Dans son édito de ce mercredi 9 février, Eugénie Bastié, journaliste au Figaro, évoque les chiffres historiques du déficit commercial de la France et leurs implications politiques.
Depuis quelques semaines, le gouvernement aime à faire défiler les chiffres de l’«économie heureuse», par lesquels il voudrait faire oublier l’identité malheureuse : croissance en hausse de 7% , chômage historiquement bas, créations d’emplois florissantes. Il en est un cependant qui embarrasse : 84,7 milliards d’euros de déficit commercial, un record en 2021 qui pulvérise le précédent record de 2011. Paradoxe : ce pic intervient au moment même où l’ensemble de la classe politique tous bords confondus se dit favorable à la réindustrialisation. L’industrie, longtemps parente pauvre des politiques publiques, délaissées au profit des mirages de la dématérialisation de l’économie, est désormais dans tous les programmes : c’est même le seul et unique point de consensus de tous les candidats à la présidentielle, de l’extrême gauche à l’extrême droite !
Ainsi Bruno Le Maire a-t-il affirmé que la reconquête industrielle devait être la priorité du prochain quinquennat. Eric Zemmour a fait de l’Industrie l’un des axes majeurs de sa campagne, proposant entre autres la baisse des impôts de production doit permettre d’améliorer la compétitivité des entreprises et l’incitation à consommer français. Valérie Pécresse veut relancer la production nationale d’électricité. Anne Hidalgo veut lancer quatre grandes odyssées de réindustralisation. Fabien Roussel veut interdire d’importer des produits agricoles ou alimentaires ne respectant pas les normes de production françaises ou européenne. Même Yannick Jadot plaide pour un grand plan de réindustrialisation, alors que traditionnellement les écolos n’aiment pas trop les usines !

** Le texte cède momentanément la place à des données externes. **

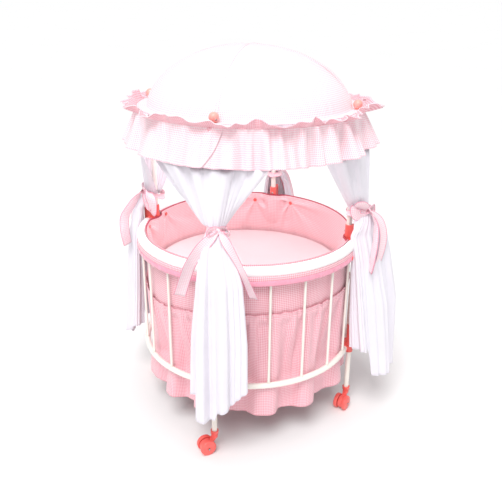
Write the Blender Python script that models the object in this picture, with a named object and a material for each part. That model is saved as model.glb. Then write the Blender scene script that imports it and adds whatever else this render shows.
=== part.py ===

Autrefois cantonnée à l’aile souverainiste du champ politique la réindustrialisation a désormais le vent en poupe. La crise du Covid, qui a montré notre extrême dépendance aux chaines de production étrangères, notamment en termes d’approvisionnement en produits médicaux est passé par là. Mais aussi l’élection de Trump aux Etats-Unis, qui a entrepris de relocaliser des usines aux Etats-Unis.
Les politiques français se sont rendu compte que la désindustrialisation n’avait pas créé que de l’appauvrissement économique mais aussi relégué des territoires entiers, détruit une culture ouvrière et tout un écosystème autour, comme le décrivent très bien Jérôme Foruquet et Jean-Laurent Cassely, dans La France sous nos yeux, où ils dressent le portrait d’une France désindustrialisées en 20 ans. En 2001 le patron d’Alcatek Serge Tchuruk faisait une conférence où il déclarait « Alcatel doit devenir une entreprise sans usines ». Il avait fermé 14 usines en douze ans.
Il faut se réjouir que l’ensemble de la classe politique trouve au moins un point d’accord dans cette nécessité de réindustrialiser la France. Le retour des usines, c’est aussi le retour du politique sur l’économique, l’idée que la dépossession par la mondialisation n’est pas inéluctable.